EXERCISE DETAILS.
In the material below, count the lines with the word "pose" and state that number only.

— Start SUPPLIED DATA —

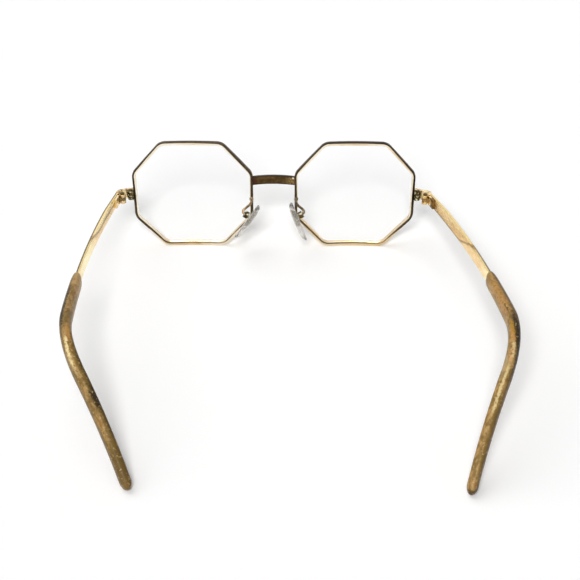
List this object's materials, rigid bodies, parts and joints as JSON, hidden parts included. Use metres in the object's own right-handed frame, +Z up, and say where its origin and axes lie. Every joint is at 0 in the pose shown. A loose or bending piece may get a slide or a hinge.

— End SUPPLIED DATA —
— Start SUPPLIED DATA —

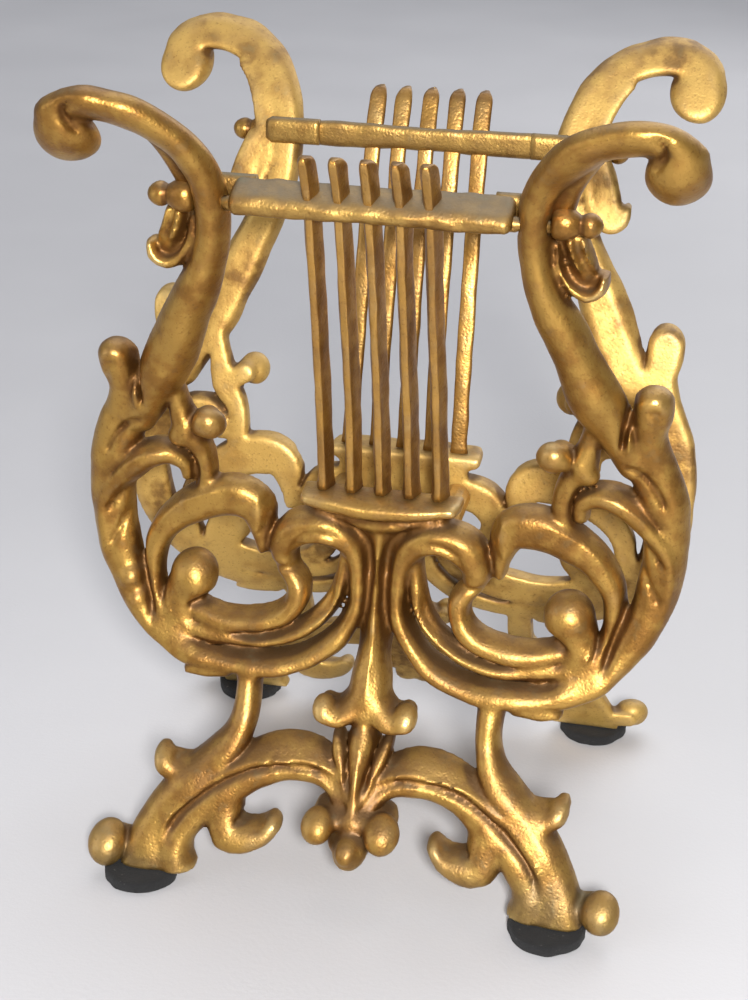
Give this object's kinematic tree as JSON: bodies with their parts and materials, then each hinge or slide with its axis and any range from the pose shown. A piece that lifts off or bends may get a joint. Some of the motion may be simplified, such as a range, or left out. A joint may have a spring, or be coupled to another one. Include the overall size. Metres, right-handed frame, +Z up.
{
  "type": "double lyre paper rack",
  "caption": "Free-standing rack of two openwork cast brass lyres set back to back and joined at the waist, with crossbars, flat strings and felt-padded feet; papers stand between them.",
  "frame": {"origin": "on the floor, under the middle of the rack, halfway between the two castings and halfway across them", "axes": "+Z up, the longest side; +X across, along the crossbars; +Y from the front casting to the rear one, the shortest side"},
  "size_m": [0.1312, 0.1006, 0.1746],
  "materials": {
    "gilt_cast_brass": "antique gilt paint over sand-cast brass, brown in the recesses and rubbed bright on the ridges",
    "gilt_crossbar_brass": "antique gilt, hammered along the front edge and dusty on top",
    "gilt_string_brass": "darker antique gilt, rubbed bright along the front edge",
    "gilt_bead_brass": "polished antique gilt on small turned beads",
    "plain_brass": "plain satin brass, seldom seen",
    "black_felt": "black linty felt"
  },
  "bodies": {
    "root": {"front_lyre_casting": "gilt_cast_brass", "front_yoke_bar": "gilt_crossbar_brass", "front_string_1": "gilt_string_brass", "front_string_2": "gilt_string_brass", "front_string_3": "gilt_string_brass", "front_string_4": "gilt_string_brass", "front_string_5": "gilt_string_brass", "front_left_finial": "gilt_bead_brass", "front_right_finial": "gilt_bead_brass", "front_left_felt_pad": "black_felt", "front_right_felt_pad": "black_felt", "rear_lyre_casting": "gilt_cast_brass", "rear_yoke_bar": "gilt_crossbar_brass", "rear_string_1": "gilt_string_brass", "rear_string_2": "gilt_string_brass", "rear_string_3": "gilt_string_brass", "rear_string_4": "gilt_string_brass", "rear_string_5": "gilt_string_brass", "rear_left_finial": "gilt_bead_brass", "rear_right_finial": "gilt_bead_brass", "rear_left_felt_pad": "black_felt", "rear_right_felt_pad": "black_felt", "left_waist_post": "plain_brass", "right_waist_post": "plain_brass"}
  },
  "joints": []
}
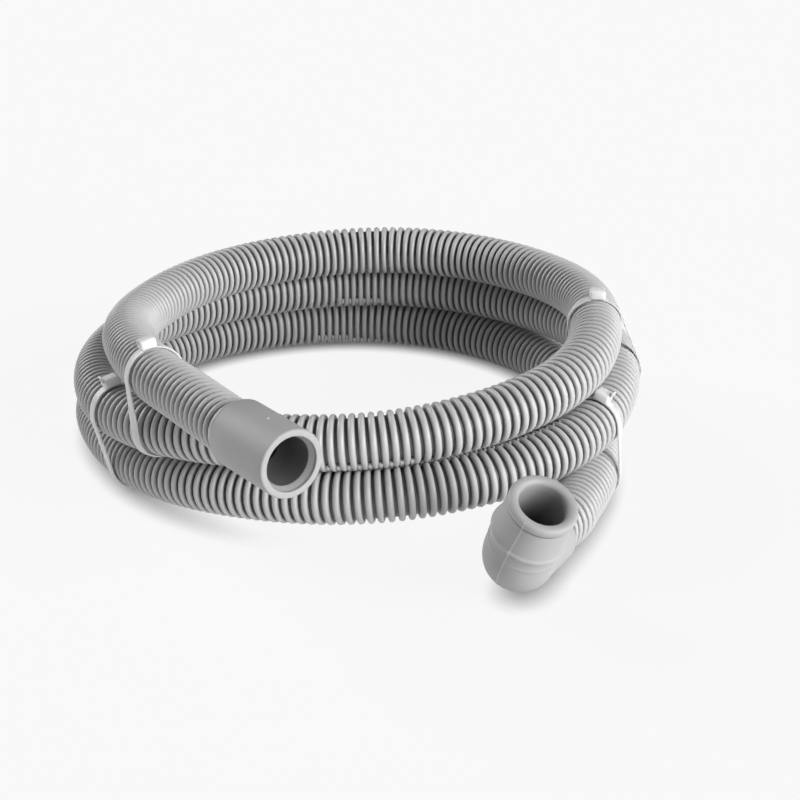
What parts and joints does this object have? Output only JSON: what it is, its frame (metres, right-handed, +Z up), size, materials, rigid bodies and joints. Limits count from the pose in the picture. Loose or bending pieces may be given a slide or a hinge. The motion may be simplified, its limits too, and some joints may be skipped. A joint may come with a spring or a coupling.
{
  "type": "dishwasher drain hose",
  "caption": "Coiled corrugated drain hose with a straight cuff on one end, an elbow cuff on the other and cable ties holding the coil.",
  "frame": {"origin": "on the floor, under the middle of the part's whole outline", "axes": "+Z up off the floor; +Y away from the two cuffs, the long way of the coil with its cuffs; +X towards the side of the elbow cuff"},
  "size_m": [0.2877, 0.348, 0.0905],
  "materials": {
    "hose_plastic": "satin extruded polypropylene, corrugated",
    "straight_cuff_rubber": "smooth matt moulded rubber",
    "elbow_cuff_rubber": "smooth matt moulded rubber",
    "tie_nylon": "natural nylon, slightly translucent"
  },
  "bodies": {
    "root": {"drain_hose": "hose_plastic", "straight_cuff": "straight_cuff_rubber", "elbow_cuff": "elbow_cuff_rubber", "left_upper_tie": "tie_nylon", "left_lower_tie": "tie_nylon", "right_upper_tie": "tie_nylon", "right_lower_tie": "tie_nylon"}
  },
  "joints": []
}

— End SUPPLIED DATA —
— Start SUPPLIED DATA —

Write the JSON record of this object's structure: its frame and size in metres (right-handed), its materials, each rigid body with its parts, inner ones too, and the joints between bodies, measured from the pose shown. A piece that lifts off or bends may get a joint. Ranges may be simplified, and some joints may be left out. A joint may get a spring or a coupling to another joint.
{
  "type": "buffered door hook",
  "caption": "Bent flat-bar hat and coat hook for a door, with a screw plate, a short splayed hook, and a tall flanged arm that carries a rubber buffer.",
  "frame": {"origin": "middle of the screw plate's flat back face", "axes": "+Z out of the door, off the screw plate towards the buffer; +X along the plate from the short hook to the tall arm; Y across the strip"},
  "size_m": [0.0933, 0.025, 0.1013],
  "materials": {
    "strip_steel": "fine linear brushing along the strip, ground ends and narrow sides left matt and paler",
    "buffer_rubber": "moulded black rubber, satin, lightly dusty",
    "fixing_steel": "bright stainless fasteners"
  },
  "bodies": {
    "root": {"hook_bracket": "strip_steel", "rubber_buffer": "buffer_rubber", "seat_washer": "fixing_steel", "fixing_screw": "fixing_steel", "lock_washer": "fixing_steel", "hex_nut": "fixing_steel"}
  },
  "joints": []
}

— End SUPPLIED DATA —

SOLUTION.
4